# Goodbye, Biscuit



## Wigwam7 (Mar 29, 2017)

Hello everyone. It is with a heavy heart I am here to announce the passing of my Buff Orpington, Biscuit. She has been doing very well lately. I last checked on the chickens Sunday. I heard them all throughout the days and knew they had food and water. This morning something seemed off as I went out to the coop. Before I got up to the door, I bent down to look under the wire to see the chicken's feet that usually greet me. Only three pairs of legs were there and my suspicions were confirmed. Biscuit was laying on the ground next to the ramp. Her eyes were closed. We cleaned the coop and moved her behind a bush until I get back from school when we will bury her. Her body didn't smell and there was only a few ants around her beak. She must've died recently - either this morning or last night. Pictures are attached, so if you don't like pictures of dead chickens, don't look. Maybe you guys could help me determine the cause of death. Please leave your thoughts in the comments.

- The chickens had some food left. I was going to change it today.
- Their water was murky and I changed it.
- Petal sometimes bullies Biscuit.
- Biscuit got scratch frequently.
- She has not been out of the coop in 2 days so it couldn't have been something she ate.
- She didn't look bloated or particularly large, so I don't know if it's egg binding.


----------



## profwirick (Jan 24, 2013)

Wigwam7 said:


> Hello everyone. It is with a heavy heart I am here to announce the passing of my Buff Orpington, Biscuit. She has been doing very well lately.

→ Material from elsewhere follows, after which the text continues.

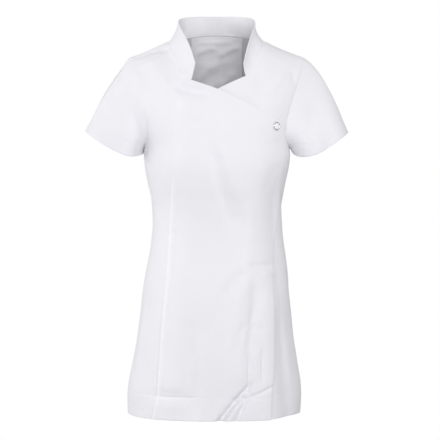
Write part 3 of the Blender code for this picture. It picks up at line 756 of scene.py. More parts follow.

I last checked on the chickens Sunday. I heard them all throughout the days and knew they had food and water. This morning something seemed off as I went out to the coop. Before I got up to the door, I bent down to look under the wire to see the chicken's feet that usually greet me. Only three pairs of legs were there and my suspicions were confirmed. Biscuit was laying on the ground next to the ramp. Her eyes were closed. We cleaned the coop and moved her behind a bush until I get back from school when we will bury her. Her body didn't smell and there was only a few ants around her beak. She must've died recently - either this morning or last night. Pictures are attached, so if you don't like pictures of dead chickens, don't look. Maybe you guys could help me determine the cause of death. Please leave your thoughts in the comments.
> 
> - The chickens had some food left. I was going to change it today.
> - Their water was murky and I changed it.
> ...


So sad! How old was she? I have had a few hens die without apparent cause. Heartbreaking.


----------



## Wigwam7 (Mar 29, 2017)

profwirick said:


> So sad! How old was she? I have had a few hens die without apparent cause. Heartbreaking.


She was just a year. She was hatched in August, I believe.


----------



## profwirick (Jan 24, 2013)

Oh dear. Such a lovely buff. Life is mysterious. Group dynamics could be a good thread!


----------



## Steinwand (Sep 23, 2017)

I had two chickens do that! I just found them dead in the run with no signs of the cause it's terrible not knowing what could have caused it, sorry for your loss


----------



## lover of birds (Nov 7, 2017)

First of all there are some problems here.

You said you hadn't checked on them since Sunday, and you're posting this on Wednesday saying you checked on them that morning because you thought something was wrong.

You said you heard them throughout the days, so you knew they had food and water. So you were around and COULD HAVE checked on them, visually and physically. How did you know they had food and water by hearing?

You said when you did check on them their water was murky. Do you know how long it was murky? Chickens get diseases from drinking murky (poopy) water. 

You said they hadn't been outside. Are there windows in their house for light and fresh air? How hot does it get in there with it closed up?

Without checking and taking care of them every day it's difficult to tell what could have happened.


----------



## Flocksofafeather (Aug 12, 2020)

Sorry for your loss


----------



## Wigwam7 (Mar 29, 2017)

lover of birds said:


> First of all there are some problems here.
> 
> You said you hadn't checked on them since Sunday, and you're posting this on Wednesday saying you checked on them that morning because you thought something was wrong.
> 
> ...


I know I'm replying to this years later but I forgot to mention I was letting them run after me the day prior with a bucket of food in my hand and she was fine. They throw dirt in the water a lot- it was not poopy, just had some soil in it.


----------



## robin416 (Sep 8, 2013)

Good grief, girl. Talk about picking up a conversation years later.

How have you been?


----------



## lovely_chooks (Mar 19, 2021)

Aww so sorry


----------